竹中平蔵の経済がわかる

竹中平蔵の「経済がわかる」

経済と安全保障の狭間の協議

2015/3/26
「この先の日本経済がどうなっていくのか」「世界経済はどのように動いているのか」ーー経営者にとっても、ビジネスパーソンにとっても、日々の経済動向をウォッチすることが不可欠です。本連載では、竹中平蔵氏が、経済の時事テーマやキーワードについて、鋭くわかりやすく読み解きます。

「集団的自衛権」に踏み込む

「経済がわかるメルマガ」の、文字版としてはいよいよ最終回の配信となりました。これまで約2年間、購読してくださった方々に、心から御礼を申し上げます。いつかまた、形を変えてこのような機会がくることを、私も楽しみにしています。

さて今週は、最終回にふさわしく「経済と安全保障」という大きな問題を取り上げました。

この通常国会で、いよいよ「安保法制」が議論されることになります。この問題にやや消極的だった公明党も合意して、法案の主たる内容が決まりました。民主党は反対なので、この国会そのものが対立色の強い「安保国会」になります。

安倍内閣は発足以来、一貫して「エコノミー・ファースト」(経済が第一)を唱えてきましたが、安倍首相の政治的信念を受けて、いよいよ「集団的自衛権」に踏み込みます。

これはもちろん重要なことです。すでに安倍内閣としては、これまでの集団的自衛権に関する解釈を変えて法案を提出することを閣議決定(昨年7月1日)しています。したがって、今回の出来事は、手順としても自然なことです。

要するに、日本の存立が脅かされることなどを条件に、他国軍を防衛する集団的自衛権を使えるよう法改正するという内容です。
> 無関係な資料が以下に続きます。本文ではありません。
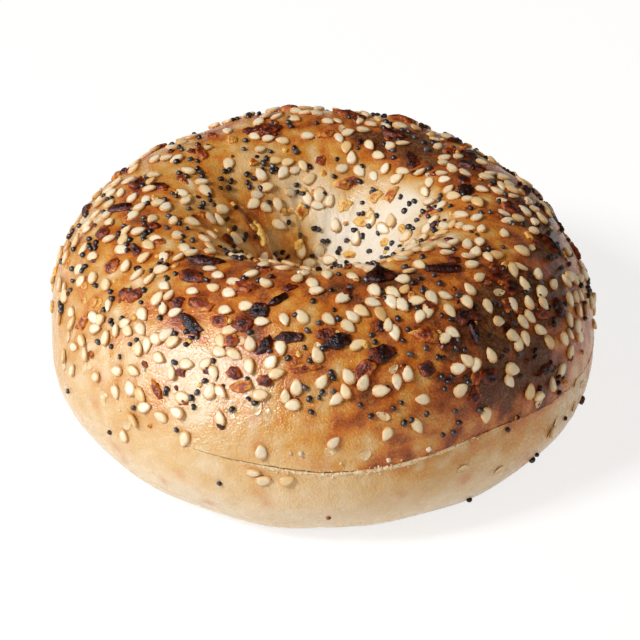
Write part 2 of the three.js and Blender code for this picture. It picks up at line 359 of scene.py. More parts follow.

「日本の存立が脅かされる明白な危険」など三つの要件にあたる状況を「新事態」として定義し、自衛隊が防衛出動して他国軍を守ることができるように、自衛隊法と武力攻撃事態法を改正するものです。

これから具体的な法案づくりに入りますが、自衛隊派遣の歯止め策を具体的にどうするか、改めて与党で4月中旬から協議することになっています。 私は、集団的自衛権という各国固有の権利を行使できるようにするのは、当然のことと考えます。ぜひ国会で、しっかりと審議を進めてもらいたいと思います。

AIIB参加、不参加問題

しかしこの間、もうひとつの難題が降りかかってきました。以前も紹介したことのある「アジアインフラ投資銀行」(AIIB)です。

中国が主導するこの構想に対して、日本はアメリカとともに反対し、参加しない意向を示してきました。表向きの理由としては、アジア開銀などの機関がすでにあること、ガバナンスがきちんと確保されるか不明確なこと、が挙げられてきました。

しかし、明らかにその本音は、アメリカと中国の主導権争いで、日本はアメリカの側を支持するという表明だったのです。ところが、ここにきて情勢が大きく変化してきました。

アジアの途上国はもちろんのこと、ヨーロッパのいくつかの国も、AIIBに参加すると表明したのです。明らかに、アジアへのインフラ輸出に当たって、これに参加することが有利と判断したのです。

これを受けて日本政府の中にも、「条件次第では参加もありうる」という議論が出はじめました。日本の産業界も、AIIBに不参加ならインフラ輸出において不利な環境になるのではないか、と懸念しています。

アメリカは、中国との影響力争いの中で、早い時期から同盟国に対して不参加を呼びかけてきました。しかし、いま明らかに結束が崩れています。アメリカ、とりわけオバマ大統領のリーダーシップ欠如と言ってしまえばその通りですが、安全保障と経済の微妙な関係を象徴しています。

AIIB問題は、あくまで外交判断の問題です。個々の外交判断では、日米、日欧で対立が生じることはありえます。しかしそうであればこそ、集団的自衛権に関する法整備など、いわば外交・安全保障のインフラ作りはしっかりとしていかねばならないのです。

外交判断と安全保障のインフラ整備……その両面において、安倍内閣はひとつの正念場を迎えます。

今週の経済ニュースの要旨

「自衛隊、他国軍も 安保法制、自公が合意」『日本経済新聞』2015年3月21日付(朝刊第1面)

自民、公明両党は20日、自衛隊の海外活動を広げる新たな安全保障法制の骨格で合意した。中国の海洋進出などを念頭に「いかなる事態でも、切れ目のない対応を可能とする国内法制を整備する」とし、海外派遣では、(1)国際法上の正当性(2)国会の関与などの民主的統制(3)自衛隊員の安全、を確保する方針を掲げた。
 
結論を先送りした歯止め策には、恒久法で派遣する際の国会の関与がある。基本とした「事前承認」をどこまで義務付けるか、集団的自衛権で武力行使の3要件をどう反映するか、これから詰める。